+++ RAW DATA +++
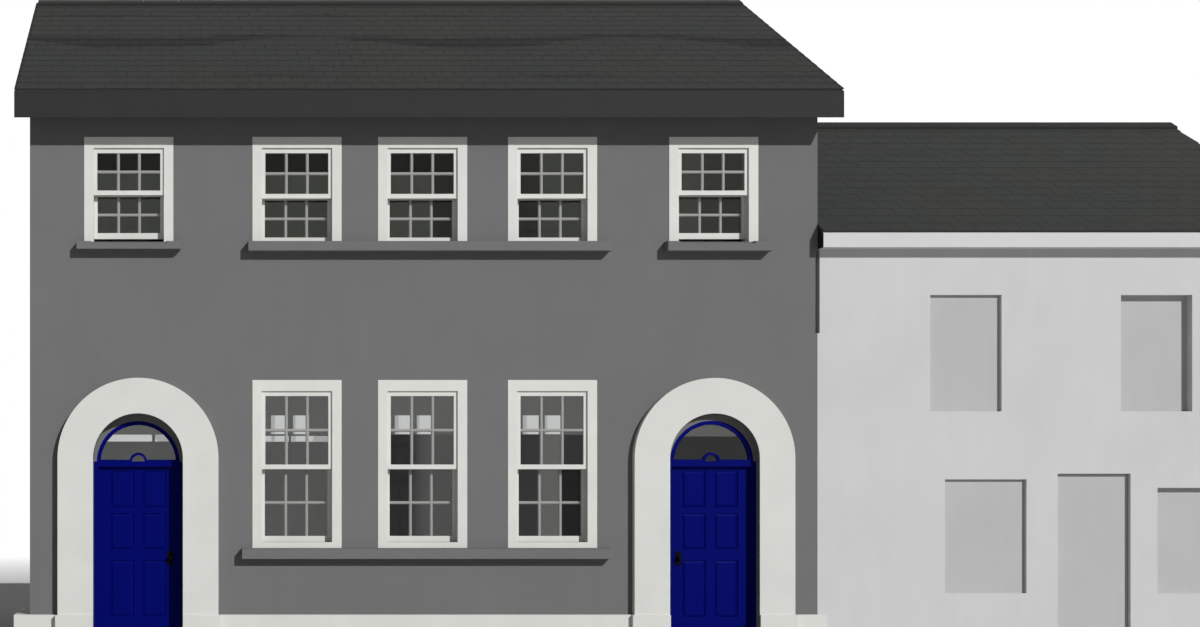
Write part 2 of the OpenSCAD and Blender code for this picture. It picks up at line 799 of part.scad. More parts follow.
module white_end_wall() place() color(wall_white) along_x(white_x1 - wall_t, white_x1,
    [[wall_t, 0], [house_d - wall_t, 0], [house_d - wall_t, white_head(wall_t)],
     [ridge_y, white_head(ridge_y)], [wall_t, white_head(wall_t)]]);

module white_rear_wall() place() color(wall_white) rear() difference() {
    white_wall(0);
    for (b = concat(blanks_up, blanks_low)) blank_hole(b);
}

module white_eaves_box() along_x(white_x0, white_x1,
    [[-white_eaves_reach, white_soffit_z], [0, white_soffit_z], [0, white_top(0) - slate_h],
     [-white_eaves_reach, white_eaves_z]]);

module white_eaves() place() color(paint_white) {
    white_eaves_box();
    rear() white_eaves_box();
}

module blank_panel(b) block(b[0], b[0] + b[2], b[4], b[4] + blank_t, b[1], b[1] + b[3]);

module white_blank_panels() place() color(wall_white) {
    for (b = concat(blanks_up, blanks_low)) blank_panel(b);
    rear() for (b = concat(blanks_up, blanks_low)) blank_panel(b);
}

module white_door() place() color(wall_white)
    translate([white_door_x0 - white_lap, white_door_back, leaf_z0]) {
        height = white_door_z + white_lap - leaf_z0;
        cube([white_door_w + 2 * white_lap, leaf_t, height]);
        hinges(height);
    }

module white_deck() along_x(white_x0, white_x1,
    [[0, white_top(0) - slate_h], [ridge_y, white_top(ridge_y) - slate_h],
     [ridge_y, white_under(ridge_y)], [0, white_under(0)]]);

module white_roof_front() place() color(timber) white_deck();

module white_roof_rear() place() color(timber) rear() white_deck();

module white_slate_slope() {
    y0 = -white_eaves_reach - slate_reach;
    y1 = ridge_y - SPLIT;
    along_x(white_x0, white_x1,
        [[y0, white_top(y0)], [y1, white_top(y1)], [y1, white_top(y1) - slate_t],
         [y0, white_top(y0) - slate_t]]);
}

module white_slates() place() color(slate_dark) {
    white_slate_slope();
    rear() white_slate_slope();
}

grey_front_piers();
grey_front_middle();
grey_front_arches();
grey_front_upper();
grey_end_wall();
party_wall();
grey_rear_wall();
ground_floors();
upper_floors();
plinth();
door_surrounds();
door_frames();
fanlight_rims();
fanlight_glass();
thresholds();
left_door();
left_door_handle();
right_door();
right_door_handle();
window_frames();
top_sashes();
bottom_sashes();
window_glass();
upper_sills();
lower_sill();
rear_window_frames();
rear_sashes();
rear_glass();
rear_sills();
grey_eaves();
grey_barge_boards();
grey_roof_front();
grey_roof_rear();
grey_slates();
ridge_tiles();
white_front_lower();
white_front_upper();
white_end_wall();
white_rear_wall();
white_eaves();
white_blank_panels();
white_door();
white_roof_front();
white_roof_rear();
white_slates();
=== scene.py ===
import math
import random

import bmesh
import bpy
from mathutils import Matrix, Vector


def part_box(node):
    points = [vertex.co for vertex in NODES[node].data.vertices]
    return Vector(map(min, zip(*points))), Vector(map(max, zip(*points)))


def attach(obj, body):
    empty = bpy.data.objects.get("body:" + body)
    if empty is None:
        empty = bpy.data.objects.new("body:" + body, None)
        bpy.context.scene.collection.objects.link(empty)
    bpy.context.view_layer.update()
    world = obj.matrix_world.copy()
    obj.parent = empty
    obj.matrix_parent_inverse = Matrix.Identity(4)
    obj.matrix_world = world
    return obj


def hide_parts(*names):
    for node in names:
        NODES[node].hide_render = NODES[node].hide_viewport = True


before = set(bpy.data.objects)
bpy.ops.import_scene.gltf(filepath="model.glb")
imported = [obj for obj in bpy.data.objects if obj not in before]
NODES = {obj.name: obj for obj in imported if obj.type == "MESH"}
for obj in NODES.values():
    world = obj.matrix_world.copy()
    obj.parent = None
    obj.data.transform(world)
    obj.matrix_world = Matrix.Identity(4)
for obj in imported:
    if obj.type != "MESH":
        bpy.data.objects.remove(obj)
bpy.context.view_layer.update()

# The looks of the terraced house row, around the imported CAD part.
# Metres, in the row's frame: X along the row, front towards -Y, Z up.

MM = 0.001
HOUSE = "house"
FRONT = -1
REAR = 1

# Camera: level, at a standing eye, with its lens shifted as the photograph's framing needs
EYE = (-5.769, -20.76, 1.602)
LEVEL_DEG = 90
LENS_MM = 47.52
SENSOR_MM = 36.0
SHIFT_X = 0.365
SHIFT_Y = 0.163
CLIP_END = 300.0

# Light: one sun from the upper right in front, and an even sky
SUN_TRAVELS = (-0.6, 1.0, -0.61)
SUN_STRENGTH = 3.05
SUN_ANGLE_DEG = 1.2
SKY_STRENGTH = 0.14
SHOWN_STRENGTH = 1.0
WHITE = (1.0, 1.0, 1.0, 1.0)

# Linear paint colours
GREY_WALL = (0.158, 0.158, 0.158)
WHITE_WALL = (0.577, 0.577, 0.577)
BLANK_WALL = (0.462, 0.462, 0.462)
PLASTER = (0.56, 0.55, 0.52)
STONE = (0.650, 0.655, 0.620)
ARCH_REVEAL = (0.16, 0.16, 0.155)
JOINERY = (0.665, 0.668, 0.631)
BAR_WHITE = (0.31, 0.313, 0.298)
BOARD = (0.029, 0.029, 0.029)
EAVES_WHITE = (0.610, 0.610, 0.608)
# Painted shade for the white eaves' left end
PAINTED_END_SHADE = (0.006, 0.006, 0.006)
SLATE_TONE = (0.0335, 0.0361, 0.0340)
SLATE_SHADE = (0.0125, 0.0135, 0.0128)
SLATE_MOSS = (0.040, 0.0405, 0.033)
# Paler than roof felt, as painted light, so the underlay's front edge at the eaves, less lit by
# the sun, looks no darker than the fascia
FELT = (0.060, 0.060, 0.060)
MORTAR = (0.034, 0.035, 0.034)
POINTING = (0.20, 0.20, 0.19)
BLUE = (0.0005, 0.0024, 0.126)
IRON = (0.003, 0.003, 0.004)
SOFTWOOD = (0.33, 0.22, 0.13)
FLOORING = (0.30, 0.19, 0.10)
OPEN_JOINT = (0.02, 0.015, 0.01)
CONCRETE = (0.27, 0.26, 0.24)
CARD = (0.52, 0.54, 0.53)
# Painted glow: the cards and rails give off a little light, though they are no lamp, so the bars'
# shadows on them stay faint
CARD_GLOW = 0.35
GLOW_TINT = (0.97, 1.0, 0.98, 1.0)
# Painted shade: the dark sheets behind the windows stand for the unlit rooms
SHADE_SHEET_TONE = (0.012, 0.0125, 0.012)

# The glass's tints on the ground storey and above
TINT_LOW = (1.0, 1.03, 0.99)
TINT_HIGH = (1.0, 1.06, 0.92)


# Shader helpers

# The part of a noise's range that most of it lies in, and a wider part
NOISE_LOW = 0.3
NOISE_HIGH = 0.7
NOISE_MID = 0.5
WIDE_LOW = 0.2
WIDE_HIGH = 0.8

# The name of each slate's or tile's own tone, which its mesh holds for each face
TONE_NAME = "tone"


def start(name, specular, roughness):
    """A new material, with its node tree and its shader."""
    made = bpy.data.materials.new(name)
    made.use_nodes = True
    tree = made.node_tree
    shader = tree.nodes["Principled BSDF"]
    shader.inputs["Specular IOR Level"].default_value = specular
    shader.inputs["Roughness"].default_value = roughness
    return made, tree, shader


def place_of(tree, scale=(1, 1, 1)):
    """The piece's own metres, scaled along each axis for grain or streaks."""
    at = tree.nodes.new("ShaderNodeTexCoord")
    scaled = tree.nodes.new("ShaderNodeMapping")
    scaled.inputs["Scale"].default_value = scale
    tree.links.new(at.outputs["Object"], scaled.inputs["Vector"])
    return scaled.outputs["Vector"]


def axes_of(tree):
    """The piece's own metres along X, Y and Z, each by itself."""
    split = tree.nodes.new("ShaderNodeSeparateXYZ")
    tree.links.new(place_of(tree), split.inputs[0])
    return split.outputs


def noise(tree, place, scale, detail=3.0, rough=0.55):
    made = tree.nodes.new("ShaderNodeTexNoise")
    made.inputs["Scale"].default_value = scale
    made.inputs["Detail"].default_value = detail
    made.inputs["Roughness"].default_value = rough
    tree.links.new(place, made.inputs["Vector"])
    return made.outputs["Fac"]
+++
DIRECTIONS
Reproduce word for word the material above, beginning with the line that contains "grey_front_piers();" and ending with the line that contains "obj.matrix_world = Matrix.Identity(4)".

REPLY TO THE EXERCISE
grey_front_piers();
grey_front_middle();
grey_front_arches();
grey_front_upper();
grey_end_wall();
party_wall();
grey_rear_wall();
ground_floors();
upper_floors();
plinth();
door_surrounds();
door_frames();
fanlight_rims();
fanlight_glass();
thresholds();
left_door();
left_door_handle();
right_door();
right_door_handle();
window_frames();
top_sashes();
bottom_sashes();
window_glass();
upper_sills();
lower_sill();
rear_window_frames();
rear_sashes();
rear_glass();
rear_sills();
grey_eaves();
grey_barge_boards();
grey_roof_front();
grey_roof_rear();
grey_slates();
ridge_tiles();
white_front_lower();
white_front_upper();
white_end_wall();
white_rear_wall();
white_eaves();
white_blank_panels();
white_door();
white_roof_front();
white_roof_rear();
white_slates();
=== scene.py ===
import math
import random

import bmesh
import bpy
from mathutils import Matrix, Vector


def part_box(node):
    points = [vertex.co for vertex in NODES[node].data.vertices]
    return Vector(map(min, zip(*points))), Vector(map(max, zip(*points)))


def attach(obj, body):
    empty = bpy.data.objects.get("body:" + body)
    if empty is None:
        empty = bpy.data.objects.new("body:" + body, None)
        bpy.context.scene.collection.objects.link(empty)
    bpy.context.view_layer.update()
    world = obj.matrix_world.copy()
    obj.parent = empty
    obj.matrix_parent_inverse = Matrix.Identity(4)
    obj.matrix_world = world
    return obj


def hide_parts(*names):
    for node in names:
        NODES[node].hide_render = NODES[node].hide_viewport = True


before = set(bpy.data.objects)
bpy.ops.import_scene.gltf(filepath="model.glb")
imported = [obj for obj in bpy.data.objects if obj not in before]
NODES = {obj.name: obj for obj in imported if obj.type == "MESH"}
for obj in NODES.values():
    world = obj.matrix_world.copy()
    obj.parent = None
    obj.data.transform(world)
    obj.matrix_world = Matrix.Identity(4)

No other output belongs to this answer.